| Task instructions |
Filter the data below for the string "overall" and copy each matching line.

| Records shown |
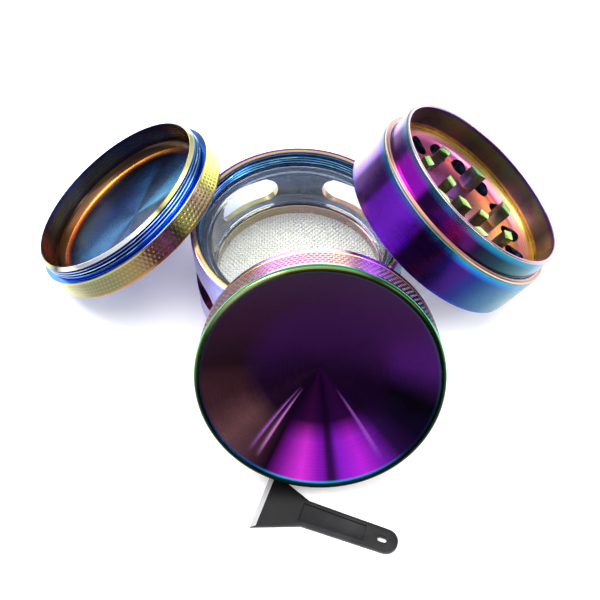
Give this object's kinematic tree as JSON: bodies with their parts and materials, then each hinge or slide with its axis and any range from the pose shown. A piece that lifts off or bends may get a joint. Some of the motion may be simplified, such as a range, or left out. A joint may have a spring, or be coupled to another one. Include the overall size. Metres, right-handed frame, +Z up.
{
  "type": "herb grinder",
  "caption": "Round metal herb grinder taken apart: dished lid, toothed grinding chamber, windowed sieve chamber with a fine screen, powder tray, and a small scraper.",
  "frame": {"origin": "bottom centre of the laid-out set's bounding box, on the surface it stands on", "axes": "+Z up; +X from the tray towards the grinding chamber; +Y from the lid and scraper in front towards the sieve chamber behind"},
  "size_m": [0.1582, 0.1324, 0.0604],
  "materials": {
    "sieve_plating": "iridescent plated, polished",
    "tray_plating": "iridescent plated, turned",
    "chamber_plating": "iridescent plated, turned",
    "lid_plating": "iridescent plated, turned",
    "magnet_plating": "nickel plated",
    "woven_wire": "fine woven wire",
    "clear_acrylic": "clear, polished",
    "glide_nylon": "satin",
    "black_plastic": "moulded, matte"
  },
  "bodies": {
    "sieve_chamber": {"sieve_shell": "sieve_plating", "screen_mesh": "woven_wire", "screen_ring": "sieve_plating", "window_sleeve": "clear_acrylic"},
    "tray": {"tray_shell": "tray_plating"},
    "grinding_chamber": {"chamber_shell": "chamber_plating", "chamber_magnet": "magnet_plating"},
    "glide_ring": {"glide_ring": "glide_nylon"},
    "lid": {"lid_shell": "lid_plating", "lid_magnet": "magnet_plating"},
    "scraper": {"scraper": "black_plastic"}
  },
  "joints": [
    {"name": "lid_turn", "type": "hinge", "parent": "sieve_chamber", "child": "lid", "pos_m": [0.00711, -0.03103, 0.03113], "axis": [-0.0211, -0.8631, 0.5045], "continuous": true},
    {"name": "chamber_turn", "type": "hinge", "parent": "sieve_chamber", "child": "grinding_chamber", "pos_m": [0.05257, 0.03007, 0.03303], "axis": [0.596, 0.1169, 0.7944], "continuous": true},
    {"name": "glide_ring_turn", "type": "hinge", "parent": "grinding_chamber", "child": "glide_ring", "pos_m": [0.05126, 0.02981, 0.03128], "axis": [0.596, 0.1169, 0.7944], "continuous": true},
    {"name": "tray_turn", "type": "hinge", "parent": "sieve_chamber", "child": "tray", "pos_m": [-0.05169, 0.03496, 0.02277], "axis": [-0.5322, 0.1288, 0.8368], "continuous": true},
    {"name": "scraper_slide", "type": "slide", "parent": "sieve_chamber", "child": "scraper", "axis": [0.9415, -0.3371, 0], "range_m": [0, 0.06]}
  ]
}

--

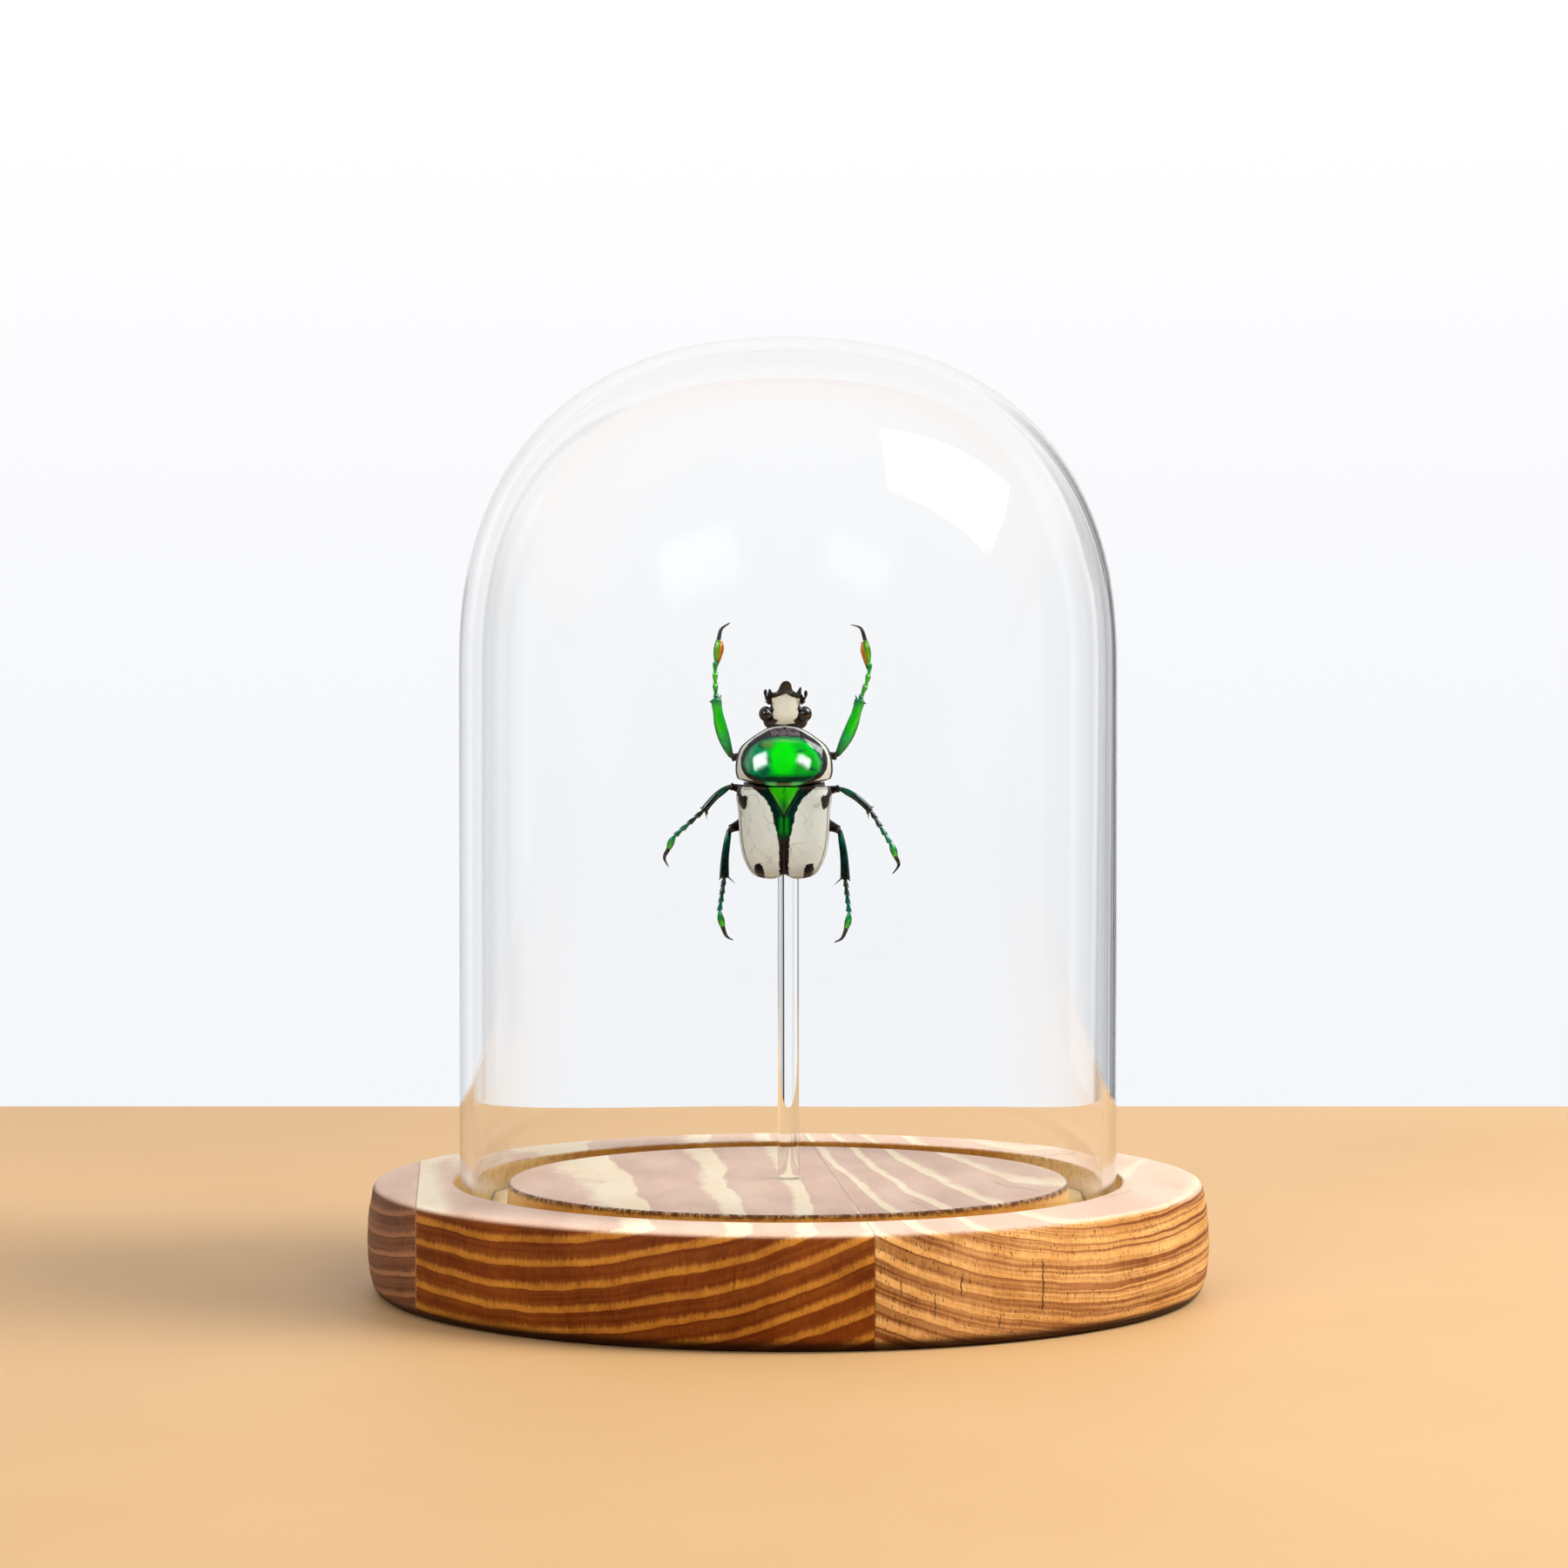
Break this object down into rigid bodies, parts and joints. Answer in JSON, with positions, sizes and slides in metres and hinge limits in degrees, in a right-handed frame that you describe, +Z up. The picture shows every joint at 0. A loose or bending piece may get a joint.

---

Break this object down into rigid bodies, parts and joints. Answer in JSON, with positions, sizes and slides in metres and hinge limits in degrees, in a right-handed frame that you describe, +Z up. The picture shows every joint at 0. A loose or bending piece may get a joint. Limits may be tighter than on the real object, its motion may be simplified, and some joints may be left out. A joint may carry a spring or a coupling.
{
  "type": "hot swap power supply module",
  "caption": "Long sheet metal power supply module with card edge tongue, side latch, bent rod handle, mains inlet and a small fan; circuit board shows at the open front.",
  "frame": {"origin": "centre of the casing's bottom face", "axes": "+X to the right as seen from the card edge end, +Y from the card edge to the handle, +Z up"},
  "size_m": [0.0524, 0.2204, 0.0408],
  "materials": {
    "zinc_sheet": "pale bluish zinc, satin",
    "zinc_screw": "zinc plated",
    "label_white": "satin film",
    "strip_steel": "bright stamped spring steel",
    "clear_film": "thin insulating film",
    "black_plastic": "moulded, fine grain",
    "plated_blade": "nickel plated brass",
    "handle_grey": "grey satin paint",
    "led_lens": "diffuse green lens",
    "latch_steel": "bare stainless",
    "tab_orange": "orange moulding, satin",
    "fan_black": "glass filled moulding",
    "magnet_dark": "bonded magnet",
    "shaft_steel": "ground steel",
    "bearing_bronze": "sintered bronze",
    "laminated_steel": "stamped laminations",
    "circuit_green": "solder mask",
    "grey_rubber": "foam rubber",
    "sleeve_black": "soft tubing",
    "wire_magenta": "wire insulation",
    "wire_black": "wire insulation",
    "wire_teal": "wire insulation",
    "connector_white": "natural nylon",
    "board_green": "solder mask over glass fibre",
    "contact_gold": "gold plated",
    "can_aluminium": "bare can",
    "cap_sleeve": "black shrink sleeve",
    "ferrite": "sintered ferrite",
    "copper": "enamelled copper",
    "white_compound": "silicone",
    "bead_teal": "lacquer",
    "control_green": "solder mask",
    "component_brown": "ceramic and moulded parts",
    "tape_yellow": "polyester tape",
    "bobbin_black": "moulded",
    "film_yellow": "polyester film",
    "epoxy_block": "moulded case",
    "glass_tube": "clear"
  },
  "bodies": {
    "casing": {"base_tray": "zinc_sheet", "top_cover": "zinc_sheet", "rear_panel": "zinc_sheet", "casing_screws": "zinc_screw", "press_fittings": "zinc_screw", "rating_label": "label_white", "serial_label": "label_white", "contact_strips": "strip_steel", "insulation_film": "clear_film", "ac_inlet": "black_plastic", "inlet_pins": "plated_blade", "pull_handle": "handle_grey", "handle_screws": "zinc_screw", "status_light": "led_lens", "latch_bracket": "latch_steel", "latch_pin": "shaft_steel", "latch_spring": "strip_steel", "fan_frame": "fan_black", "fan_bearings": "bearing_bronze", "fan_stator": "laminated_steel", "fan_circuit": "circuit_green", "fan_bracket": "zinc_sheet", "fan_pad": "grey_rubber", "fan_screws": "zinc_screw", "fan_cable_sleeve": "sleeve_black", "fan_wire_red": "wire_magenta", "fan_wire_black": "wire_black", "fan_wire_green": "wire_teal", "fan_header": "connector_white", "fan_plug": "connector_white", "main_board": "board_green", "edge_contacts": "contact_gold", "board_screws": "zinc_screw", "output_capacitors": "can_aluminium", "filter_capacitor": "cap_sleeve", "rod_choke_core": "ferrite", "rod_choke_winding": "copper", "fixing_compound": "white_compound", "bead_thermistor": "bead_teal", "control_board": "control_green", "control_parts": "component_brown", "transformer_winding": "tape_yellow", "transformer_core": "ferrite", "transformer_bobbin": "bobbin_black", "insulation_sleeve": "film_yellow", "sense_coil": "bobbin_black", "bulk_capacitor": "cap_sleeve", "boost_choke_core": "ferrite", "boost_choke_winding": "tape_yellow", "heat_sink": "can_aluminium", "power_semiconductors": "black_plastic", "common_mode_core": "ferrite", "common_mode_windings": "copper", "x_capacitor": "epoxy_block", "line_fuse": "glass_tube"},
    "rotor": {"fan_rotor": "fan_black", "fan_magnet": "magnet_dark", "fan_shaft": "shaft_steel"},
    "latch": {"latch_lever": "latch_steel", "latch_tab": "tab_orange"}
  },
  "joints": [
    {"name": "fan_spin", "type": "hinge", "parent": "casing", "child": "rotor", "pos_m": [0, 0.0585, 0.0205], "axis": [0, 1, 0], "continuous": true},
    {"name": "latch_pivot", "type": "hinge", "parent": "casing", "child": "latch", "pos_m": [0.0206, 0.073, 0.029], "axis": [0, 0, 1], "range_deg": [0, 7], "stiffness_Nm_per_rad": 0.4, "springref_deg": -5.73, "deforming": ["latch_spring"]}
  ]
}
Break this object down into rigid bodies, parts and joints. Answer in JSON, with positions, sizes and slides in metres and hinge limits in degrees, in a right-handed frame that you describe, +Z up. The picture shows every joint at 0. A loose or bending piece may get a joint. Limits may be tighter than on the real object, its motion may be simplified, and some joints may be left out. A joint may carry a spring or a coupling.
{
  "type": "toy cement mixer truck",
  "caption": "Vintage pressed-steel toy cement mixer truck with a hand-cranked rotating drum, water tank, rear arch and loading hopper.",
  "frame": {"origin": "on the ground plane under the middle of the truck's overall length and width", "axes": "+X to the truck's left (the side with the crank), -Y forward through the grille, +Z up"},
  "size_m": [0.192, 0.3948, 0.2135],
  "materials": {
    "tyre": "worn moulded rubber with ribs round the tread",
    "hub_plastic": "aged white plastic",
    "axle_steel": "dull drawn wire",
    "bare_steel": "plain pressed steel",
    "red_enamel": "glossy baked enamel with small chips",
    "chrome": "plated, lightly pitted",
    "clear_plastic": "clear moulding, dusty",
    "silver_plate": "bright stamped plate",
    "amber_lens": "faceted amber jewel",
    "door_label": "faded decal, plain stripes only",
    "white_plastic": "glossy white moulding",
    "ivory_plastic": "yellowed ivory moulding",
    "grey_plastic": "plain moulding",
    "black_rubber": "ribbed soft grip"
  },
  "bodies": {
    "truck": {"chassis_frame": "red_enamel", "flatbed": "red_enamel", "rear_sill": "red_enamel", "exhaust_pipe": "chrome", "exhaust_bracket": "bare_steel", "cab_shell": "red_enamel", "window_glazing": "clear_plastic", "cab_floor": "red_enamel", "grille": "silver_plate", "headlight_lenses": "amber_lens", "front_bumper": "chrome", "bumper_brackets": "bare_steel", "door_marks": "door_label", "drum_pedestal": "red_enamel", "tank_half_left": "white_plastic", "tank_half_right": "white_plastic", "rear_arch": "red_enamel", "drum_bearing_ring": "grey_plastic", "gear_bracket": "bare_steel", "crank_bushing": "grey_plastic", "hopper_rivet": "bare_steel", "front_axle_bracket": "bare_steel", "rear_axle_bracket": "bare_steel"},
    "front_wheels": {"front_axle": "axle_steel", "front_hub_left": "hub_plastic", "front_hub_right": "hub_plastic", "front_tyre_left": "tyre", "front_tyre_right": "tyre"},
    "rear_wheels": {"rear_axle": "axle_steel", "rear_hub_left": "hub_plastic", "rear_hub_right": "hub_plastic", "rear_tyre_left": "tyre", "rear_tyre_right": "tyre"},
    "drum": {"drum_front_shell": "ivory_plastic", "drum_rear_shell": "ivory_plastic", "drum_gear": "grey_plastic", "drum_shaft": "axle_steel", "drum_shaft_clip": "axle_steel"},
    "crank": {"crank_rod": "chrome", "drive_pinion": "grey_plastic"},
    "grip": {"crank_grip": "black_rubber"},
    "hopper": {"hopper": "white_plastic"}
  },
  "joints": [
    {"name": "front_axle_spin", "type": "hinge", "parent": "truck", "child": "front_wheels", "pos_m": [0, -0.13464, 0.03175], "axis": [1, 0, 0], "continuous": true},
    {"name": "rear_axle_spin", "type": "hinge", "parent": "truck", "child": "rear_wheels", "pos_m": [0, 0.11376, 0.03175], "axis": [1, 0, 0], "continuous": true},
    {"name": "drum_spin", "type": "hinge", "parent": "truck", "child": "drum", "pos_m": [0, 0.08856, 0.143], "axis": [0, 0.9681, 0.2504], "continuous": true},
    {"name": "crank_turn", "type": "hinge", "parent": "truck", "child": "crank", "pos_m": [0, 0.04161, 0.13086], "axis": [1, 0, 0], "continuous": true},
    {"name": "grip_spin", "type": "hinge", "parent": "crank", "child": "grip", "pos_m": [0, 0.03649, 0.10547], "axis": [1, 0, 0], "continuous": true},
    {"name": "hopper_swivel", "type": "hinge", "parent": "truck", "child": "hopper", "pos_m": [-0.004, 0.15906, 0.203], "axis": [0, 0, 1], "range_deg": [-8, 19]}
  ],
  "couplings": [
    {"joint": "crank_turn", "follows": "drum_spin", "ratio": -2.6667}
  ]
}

| Task response |
Give this object's kinematic tree as JSON: bodies with their parts and materials, then each hinge or slide with its axis and any range from the pose shown. A piece that lifts off or bends may get a joint. Some of the motion may be simplified, such as a range, or left out. A joint may have a spring, or be coupled to another one. Include the overall size. Metres, right-handed frame, +Z up.
  "frame": {"origin": "on the ground plane under the middle of the truck's overall length and width", "axes": "+X to the truck's left (the side with the crank), -Y forward through the grille, +Z up"},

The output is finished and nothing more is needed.